Defendants Bobby Smith, Kevin Bradfield, Patrick Drum, Casey Balch and Darold Stenson are at various stages of the trial process in Clallam County Superior Court.

Though Superior Court has a 2012 budget of $1,313,300, with 47 percent spent as of the mid-year review, Clallam County Administrator Jim Jones said in a July 18 executive summary the murder trials could cost the county as much as $4.5 million.


To put that amount in context, the entire 2012 operations budget for the Clallam County Sheriff’s Office is $4.6 million.


County Commissioner Jim McEntire said since the trials won’t all happen at once, the potential $4.5 million wouldn’t have to all be paid out at once.

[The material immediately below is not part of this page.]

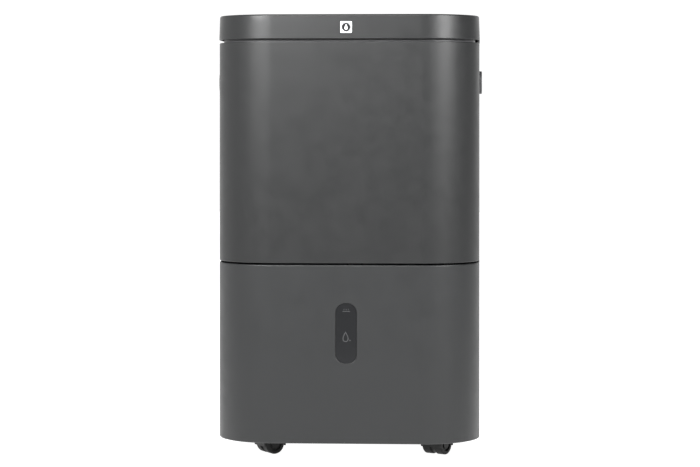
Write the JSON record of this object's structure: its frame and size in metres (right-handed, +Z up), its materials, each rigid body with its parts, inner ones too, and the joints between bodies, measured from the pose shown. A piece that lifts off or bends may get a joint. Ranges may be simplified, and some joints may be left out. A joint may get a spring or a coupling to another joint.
{
  "type": "dehumidifier",
  "caption": "Tall rounded cabinet dehumidifier on twin-wheel castors, with a pull-out water bucket, level window, top controls and louvred air outlet.",
  "frame": {"origin": "on the floor, under the middle of the cabinet's plan", "axes": "+Z up, -Y out of the front (the bucket side), +X to the right of someone facing the front"},
  "size_m": [0.365, 0.2781, 0.6007],
  "materials": {
    "casing": "satin, finely grained",
    "trim": "matte, finely grained",
    "badge": "satin silver",
    "panel": "high gloss",
    "button": "satin",
    "board": "circuit board",
    "motor_can": "zinc plated",
    "screw": "black zinc",
    "filter_screen": "fine woven screen",
    "moulding": "natural moulding",
    "stopper": "matte",
    "compressor": "black enamel",
    "fins": "bright mill",
    "copper": "bright copper tube",
    "blower": "glass-filled moulding",
    "shaft": "ground",
    "window": "smoked, polished",
    "tub": "translucent natural moulding",
    "bail": "satin",
    "float": "natural foam-filled",
    "castor": "satin black",
    "castor_wheel": "hard nylon"
  },
  "bodies": {
    "cabinet": {"lid_shell": "casing", "lid_badge": "badge", "control_panel": "panel", "display_board": "board", "outlet_frame": "trim", "louvre_motor": "motor_can", "top_frame": "trim", "front_casing": "casing", "rear_casing": "casing", "side_grips": "trim", "casing_screws": "screw", "base_pan": "trim", "chassis_tray": "moulding", "compressor": "compressor", "compressor_feet": "stopper", "refrigerant_pipes": "copper", "fan_scroll": "moulding", "outlet_duct": "moulding", "fan_motor": "motor_can", "control_box": "moulding", "cord_gland": "stopper", "condenser_fins": "fins", "condenser_tubes": "copper", "evaporator_fins": "fins", "evaporator_tubes": "copper"},
    "rear_door": {"intake_grille": "trim", "filter_frame": "trim", "filter_mesh": "filter_screen"},
    "fan": {"fan_wheel": "blower", "motor_shaft": "shaft"},
    "bucket": {"bucket_front": "casing", "level_window": "window", "bucket_tub": "tub", "bucket_lid": "tub"},
    "bail": {"bucket_handle": "bail"},
    "float": {"float": "float"},
    "drain_stopper": {"drain_plug": "stopper"},
    "louvre_bar": {"louvre_link": "trim"},
    "louvre_1": {"louvre_1": "trim"},
    "louvre_2": {"louvre_2": "trim"},
    "louvre_3": {"louvre_3": "trim"},
    "louvre_4": {"louvre_4": "trim"},
    "button_power": {"button_power": "button"},
    "button_mode": {"button_mode": "button"},
    "button_fan": {"button_fan": "button"},
    "button_timer": {"button_timer": "button"},
    "button_minus": {"button_minus": "button"},
    "button_plus": {"button_plus": "button"},
    "castor_front_left": {"castor_front_left": "castor"},
    "castor_front_left_wheel_a": {"castor_front_left_wheel_a": "castor_wheel"},
    "castor_front_left_wheel_b": {"castor_front_left_wheel_b": "castor_wheel"},
    "castor_front_right": {"castor_front_right": "castor"},
    "castor_front_right_wheel_a": {"castor_front_right_wheel_a": "castor_wheel"},
    "castor_front_right_wheel_b": {"castor_front_right_wheel_b": "castor_wheel"},
    "castor_rear_left": {"castor_rear_left": "castor"},
    "castor_rear_left_wheel_a": {"castor_rear_left_wheel_a": "castor_wheel"},
    "castor_rear_left_wheel_b": {"castor_rear_left_wheel_b": "castor_wheel"},
    "castor_rear_right": {"castor_rear_right": "castor"},
    "castor_rear_right_wheel_a": {"castor_rear_right_wheel_a": "castor_wheel"},
    "castor_rear_right_wheel_b": {"castor_rear_right_wheel_b": "castor_wheel"}
  },
  "joints": [
    {"name": "fan_spin", "type": "hinge", "parent": "cabinet", "child": "fan", "pos_m": [0.014, 0, 0.43], "axis": [0, 1, 0], "continuous": true},
    {"name": "bucket_slide", "type": "slide", "parent": "cabinet", "child": "bucket", "axis": [0, -1, 0], "range_m": [0, 0.27]},
    {"name": "bail_swing", "type": "hinge", "parent": "bucket", "child": "bail", "pos_m": [0, -0.03, 0.222], "axis": [-1, 0, 0], "range_deg": [0, 90]},
    {"name": "float_swing", "type": "hinge", "parent": "bucket", "child": "float", "pos_m": [0.133, 0.05, 0.214], "axis": [1, 0, 0], "range_deg": [0, 15]},
    {"name": "rear_door_hinge", "type": "hinge", "parent": "cabinet", "child": "rear_door", "pos_m": [0, 0.1324, 0.299], "axis": [-1, 0, 0], "range_deg": [0, 75]},
    {"name": "drain_stopper_pull", "type": "slide", "parent": "cabinet", "child": "drain_stopper", "axis": [0, 1, 0], "range_m": [0, 0.03]},
    {"name": "louvre_1_tilt", "type": "hinge", "parent": "cabinet", "child": "louvre_1", "pos_m": [0, 0.0174, 0.587], "axis": [1, 0, 0], "range_deg": [0, 80]},
    {"name": "louvre_2_tilt", "type": "hinge", "parent": "cabinet", "child": "louvre_2", "pos_m": [0, 0.0338, 0.587], "axis": [1, 0, 0], "range_deg": [0, 80]},
    {"name": "louvre_3_tilt", "type": "hinge", "parent": "cabinet", "child": "louvre_3", "pos_m": [0, 0.0502, 0.587], "axis": [1, 0, 0], "range_deg": [0, 80]},
    {"name": "louvre_4_tilt", "type": "hinge", "parent": "cabinet", "child": "louvre_4", "pos_m": [0, 0.0666, 0.587], "axis": [1, 0, 0], "range_deg": [0, 80]},
    {"name": "louvre_bar_pivot", "type": "hinge", "parent": "louvre_1", "child": "louvre_bar", "pos_m": [-0.106, 0.01226, 0.58087], "axis": [1, 0, 0], "range_deg": [-80, 0]},
    {"name": "button_power_press", "type": "slide", "parent": "cabinet", "child": "button_power", "axis": [0, 0, -1], "range_m": [0, 0.0008], "stiffness_N_per_m": 400},
    {"name": "button_mode_press", "type": "slide", "parent": "cabinet", "child": "button_mode", "axis": [0, 0, -1], "range_m": [0, 0.0008], "stiffness_N_per_m": 400},
    {"name": "button_fan_press", "type": "slide", "parent": "cabinet", "child": "button_fan", "axis": [0, 0, -1], "range_m": [0, 0.0008], "stiffness_N_per_m": 400},
    {"name": "button_timer_press", "type": "slide", "parent": "cabinet", "child": "button_timer", "axis": [0, 0, -1], "range_m": [0, 0.0008], "stiffness_N_per_m": 400},
    {"name": "button_minus_press", "type": "slide", "parent": "cabinet", "child": "button_minus", "axis": [0, 0, -1], "range_m": [0, 0.0008], "stiffness_N_per_m": 400},
    {"name": "button_plus_press", "type": "slide", "parent": "cabinet", "child": "button_plus", "axis": [0, 0, -1], "range_m": [0, 0.0008], "stiffness_N_per_m": 400},
    {"name": "castor_front_left_swivel", "type": "hinge", "parent": "cabinet", "child": "castor_front_left", "pos_m": [-0.116, -0.075, 0.045], "axis": [0, 0, 1], "continuous": true},
    {"name": "castor_front_left_wheel_a_spin", "type": "hinge", "parent": "castor_front_left", "child": "castor_front_left_wheel_a", "pos_m": [-0.11335, -0.06226, 0.014], "axis": [0.5299, -0.848, 0], "continuous": true},
    {"name": "castor_front_left_wheel_b_spin", "type": "hinge", "parent": "castor_front_left", "child": "castor_front_left_wheel_b", "pos_m": [-0.10339, -0.0782, 0.014], "axis": [0.5299, -0.848, 0], "continuous": true},
    {"name": "castor_front_right_swivel", "type": "hinge", "parent": "cabinet", "child": "castor_front_right", "pos_m": [0.116, -0.075, 0.045], "axis": [0, 0, 1], "continuous": true},
    {"name": "castor_front_right_wheel_a_spin", "type": "hinge", "parent": "castor_front_right", "child": "castor_front_right_wheel_a", "pos_m": [0.1128, -0.06239, 0.014], "axis": [0.848, -0.5299, 0], "continuous": true},
    {"name": "castor_front_right_wheel_b_spin", "type": "hinge", "parent": "castor_front_right", "child": "castor_front_right_wheel_b", "pos_m": [0.12874, -0.07235, 0.014], "axis": [0.848, -0.5299, 0], "continuous": true},
    {"name": "castor_rear_left_swivel", "type": "hinge", "parent": "cabinet", "child": "castor_rear_left", "pos_m": [-0.116, 0.088, 0.045], "axis": [0, 0, 1], "continuous": true},
    {"name": "castor_rear_left_wheel_a_spin", "type": "hinge", "parent": "castor_rear_left", "child": "castor_rear_left_wheel_a", "pos_m": [-0.11742, 0.10094, 0.014], "axis": [0.766, -0.6428, 0], "continuous": true},
    {"name": "castor_rear_left_wheel_b_spin", "type": "hinge", "parent": "castor_rear_left", "child": "castor_rear_left_wheel_b", "pos_m": [-0.10301, 0.08885, 0.014], "axis": [0.766, -0.6428, 0], "continuous": true},
    {"name": "castor_rear_right_swivel", "type": "hinge", "parent": "cabinet", "child": "castor_rear_right", "pos_m": [0.116, 0.088, 0.045], "axis": [0, 0, 1], "continuous": true},
    {"name": "castor_rear_right_wheel_a_spin", "type": "hinge", "parent": "castor_rear_right", "child": "castor_rear_right_wheel_a", "pos_m": [0.11997, 0.10039, 0.014], "axis": [0.4384, -0.8988, 0], "continuous": true},
    {"name": "castor_rear_right_wheel_b_spin", "type": "hinge", "parent": "castor_rear_right", "child": "castor_rear_right_wheel_b", "pos_m": [0.12821, 0.0835, 0.014], "axis": [0.4384, -0.8988, 0], "continuous": true}
  ],
  "couplings": [
    {"joint": "bail_swing", "follows": "bucket_slide", "rad_per_m": 5.8178},
    {"joint": "louvre_2_tilt", "follows": "louvre_1_tilt", "ratio": 1},
    {"joint": "louvre_3_tilt", "follows": "louvre_1_tilt", "ratio": 1},
    {"joint": "louvre_4_tilt", "follows": "louvre_1_tilt", "ratio": 1},
    {"joint": "louvre_bar_pivot", "follows": "louvre_1_tilt", "ratio": -1}
  ]
}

But it is something that must be accounted for, he said.


“We’re not in desperate straits right now but we’ve really got to watch our pennies because it will be very difficult to replace that money in our reserves should we have to spend it on a big felony trial,” he said.


After passing the 2012 budget, the county had about $9.4 million in its reserve fund. The county must have at least $6.5 million in rainy day reserves by law.


In the budget update summary, Jones said the county is “doing a little better than expected” primarily because the state Legislature’s cuts didn’t hit the county as hard as was anticipated, there were “nice surprises” in revenue collections from the Department of Natural Resources and the Federal Government Payment in Lieu of Taxes and the P.U.D. Privilege Tax, and, most important, operating expenditures throughout the county’s departments are down $1.2 million.


Unfortunately, the economy is worse than expected with sales tax collections and interest income down a combined $308,000, according to the summary.


McEntire said there are other costs coming down the line in addition to the pending murder trials, including a 2.4 percent cost of living adjustment. The COLA already is agreed to by the county and workers unions after the parties came to a stalemate during the 2012 budget process.


Additionally, starting next year the county must pay an increased amount into retirement funds, he said.


“The picture at this point looks OK,” he said. “We’re not in desperate straits where we have to take extraordinary action but we’ve got things coming up we know will take more money.”


McEntire said it will be important for the county leaders to look carefully at revenue ideas for next year and how they will spend money.